Okay, done with the soapbox, now on to the pedant. I also have a little bit of a problem in picking just one esoteric term—from a rather obscure sport, at least in this country, in my humble opinion—to use to describe one step of a process, and not carrying the metaphor all the way through. To my knowledge, there are no other allusions to rugby, or rugby terms used, to describe the Agile process.

But I digress... along with the Kansas City Business Journal's Fumbled! Misused sports metaphors in business, which ends with: "My plea is simple: Feel free to tackle your business problems head-on, be thankful for the slam-dunk transactions even as you pursue the grand slam deal. But if you want to talk about spiking proposals or hiking prices, you'll be striking out with me."

I had a late workout tonight, arriving at the gym at 8:00, where I was shocked to see boxes and boxes of free pizza on the table by the entrance. When I first started going to Planet Fitness, a couple of years ago now, they had free pizza on the first Monday of the month (at dinnertime) and free bagels on the second Tuesday of the month (in the morning).

This stopped some time over the last year, due to the economy, I had assumed. So, that's why to see it tonight was such a shock. I hadn't seen any announcements about it coming back.
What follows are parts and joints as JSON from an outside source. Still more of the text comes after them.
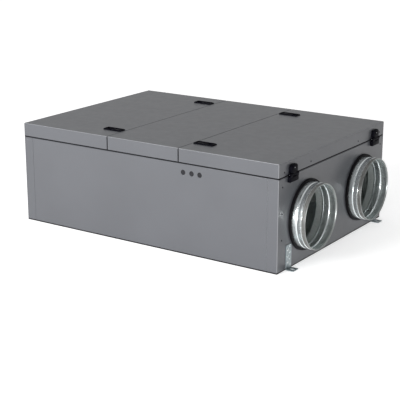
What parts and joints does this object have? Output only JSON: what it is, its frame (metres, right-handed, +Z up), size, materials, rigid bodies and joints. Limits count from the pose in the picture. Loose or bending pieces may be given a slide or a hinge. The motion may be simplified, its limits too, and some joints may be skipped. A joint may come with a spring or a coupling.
{
  "type": "heat recovery unit",
  "caption": "Flat ducted heat recovery unit: sheet-steel casing with hinged latched service doors, round duct spigots, counterflow core, filters, fans and bypass.",
  "frame": {"origin": "middle of the underside, at the floor", "axes": "+X towards the right end, -Y is the front wall with the cable entries, +Z up through the doors"},
  "size_m": [1.324, 0.85, 0.415],
  "materials": {
    "casing_paint": "satin",
    "base_coat": "satin",
    "galvanised_steel": "satin",
    "seal_rubber": "matte",
    "grommet_rubber": "matte",
    "black_plastic": "satin",
    "bright_steel": "satin",
    "foam_lining": "matte",
    "core_plate": "satin",
    "core_frame": "satin",
    "filter_paper": "matte",
    "filter_card": "matte",
    "drain_plastic": "satin",
    "impeller_plastic": "satin",
    "motor_paint": "satin",
    "actuator_plastic": "satin",
    "blade_metal": "satin",
    "board_laminate": "satin"
  },
  "bodies": {
    "casing": {"base_pan": "base_coat", "front_wall": "casing_paint", "back_wall": "casing_paint", "left_end_wall": "casing_paint", "right_end_wall": "casing_paint", "corner_posts": "galvanised_steel", "crossbars": "galvanised_steel", "rim_gasket": "seal_rubber", "base_insulation": "foam_lining", "wall_insulation": "foam_lining", "lane_dividers": "foam_lining", "divider_sheets": "galvanised_steel", "cross_partitions": "foam_lining", "middle_panel": "casing_paint", "middle_panel_lining": "foam_lining", "spigot_collars": "seal_rubber", "mounting_brackets": "galvanised_steel", "casing_fasteners": "bright_steel", "cable_grommets": "grommet_rubber", "drain_tray": "drain_plastic", "drain_pipe": "drain_plastic", "exchanger_core": "core_plate", "exchanger_frame": "core_frame", "filter_frames": "filter_card", "filter_media": "filter_paper", "bypass_duct": "galvanised_steel", "bypass_actuator": "actuator_plastic", "control_box": "galvanised_steel", "control_box_lid": "galvanised_steel", "circuit_board": "board_laminate", "motor_brackets": "galvanised_steel", "hinge_bases": "black_plastic", "hinge_pins": "bright_steel", "latch_keepers": "bright_steel", "left_fan_plate": "galvanised_steel", "left_fan_motor": "motor_paint", "left_front_spigot": "galvanised_steel", "left_back_spigot": "galvanised_steel", "right_fan_plate": "galvanised_steel", "right_fan_motor": "motor_paint", "right_front_spigot": "galvanised_steel", "right_back_spigot": "galvanised_steel"},
    "left_door": {"left_door_skin": "casing_paint", "left_door_lining": "foam_lining", "left_door_fasteners": "bright_steel", "left_hinge_leaves": "black_plastic", "left_latch_bezels": "black_plastic"},
    "left_front_paddle": {"left_front_paddle": "black_plastic"},
    "left_back_paddle": {"left_back_paddle": "black_plastic"},
    "left_impeller": {"left_impeller": "impeller_plastic"},
    "right_door": {"right_door_skin": "casing_paint", "right_door_lining": "foam_lining", "right_door_fasteners": "bright_steel", "right_hinge_leaves": "black_plastic", "right_latch_bezels": "black_plastic"},
    "right_front_paddle": {"right_front_paddle": "black_plastic"},
    "right_back_paddle": {"right_back_paddle": "black_plastic"},
    "right_impeller": {"right_impeller": "impeller_plastic"},
    "bypass_blade": {"bypass_blade": "blade_metal"}
  },
  "joints": [
    {"name": "left_door_hinge", "type": "hinge", "parent": "casing", "child": "left_door", "pos_m": [-0.607, 0, 0.357], "axis": [0, -1, 0], "range_deg": [0, 95], "deforming": ["latch_keepers"]},
    {"name": "right_door_hinge", "type": "hinge", "parent": "casing", "child": "right_door", "pos_m": [0.607, 0, 0.357], "axis": [0, 1, 0], "range_deg": [0, 95], "deforming": ["latch_keepers"]},
    {"name": "left_front_paddle_lift", "type": "hinge", "parent": "left_door", "child": "left_front_paddle", "pos_m": [-0.186, -0.318, 0.409], "axis": [0, 1, 0], "range_deg": [0, 45], "stiffness_Nm_per_rad": 0.05, "springref_deg": -28.65},
    {"name": "left_back_paddle_lift", "type": "hinge", "parent": "left_door", "child": "left_back_paddle", "pos_m": [-0.186, 0.318, 0.409], "axis": [0, 1, 0], "range_deg": [0, 45], "stiffness_Nm_per_rad": 0.05, "springref_deg": -28.65},
    {"name": "right_front_paddle_lift", "type": "hinge", "parent": "right_door", "child": "right_front_paddle", "pos_m": [0.186, -0.318, 0.409], "axis": [0, -1, 0], "range_deg": [0, 45], "stiffness_Nm_per_rad": 0.05, "springref_deg": -28.65},
    {"name": "right_back_paddle_lift", "type": "hinge", "parent": "right_door", "child": "right_back_paddle", "pos_m": [0.186, 0.318, 0.409], "axis": [0, -1, 0], "range_deg": [0, 45], "stiffness_Nm_per_rad": 0.05, "springref_deg": -28.65},
    {"name": "left_impeller_spin", "type": "hinge", "parent": "casing", "child": "left_impeller", "pos_m": [-0.38, 0.214, 0.188], "axis": [-1, 0, 0], "continuous": true},
    {"name": "right_impeller_spin", "type": "hinge", "parent": "casing", "child": "right_impeller", "pos_m": [0.38, 0.214, 0.188], "axis": [1, 0, 0], "continuous": true},
    {"name": "bypass_blade_turn", "type": "hinge", "parent": "casing", "child": "bypass_blade", "pos_m": [-0.16412, -0.06412, 0.2985], "axis": [-0.7071, 0.7071, 0], "range_deg": [0, 90]}
  ]
}
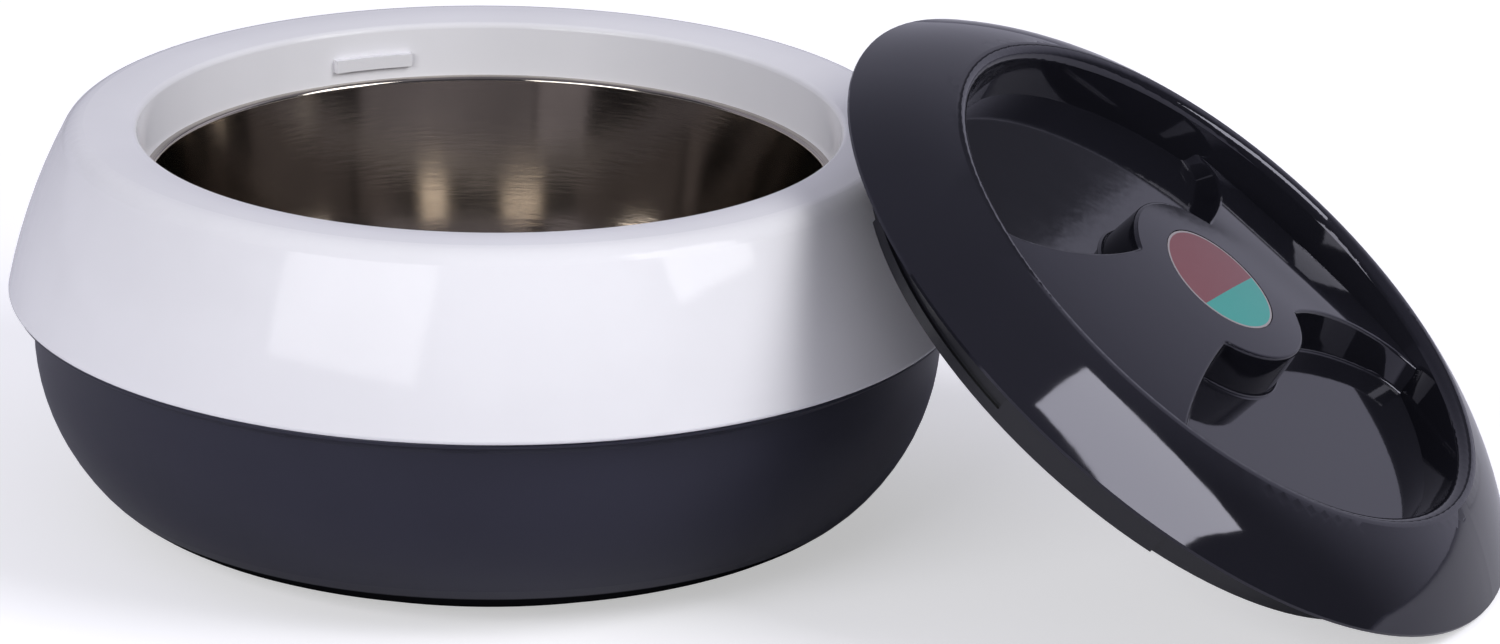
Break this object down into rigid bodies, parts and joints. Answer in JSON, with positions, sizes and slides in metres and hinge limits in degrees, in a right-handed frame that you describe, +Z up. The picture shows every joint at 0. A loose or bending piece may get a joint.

Plus, the pizza used to arrive at 5:00 and was gone by 6:00. So, to 1) find it there at all, and 2) to find so much of it left at 8:00, really caught me by surprise.

I did 300 (12 sets of 20 reps) of ab crunches, followed by a brisk elliptical workout to the tune of 555 calories burned. I got to watch the final minutes of the U.S. Open tennis match to see Juan Martin Del Potro (love his first two names) win the title. Adorable.

I actually skipped the free pizza after my workout, since I'd already had dinner and was planning to snack with Joe later when I picked him up at the airport. And to that end, I ran into the grocery store next door where I bought an 8-ounce block of Havarti Cheese ("rich and smooth") for $9.29, because it's that good.

At Joe's at 11:30, we had cocktails, ate snacks, and he caught me up on his wild and furious several days home in Erie with his family.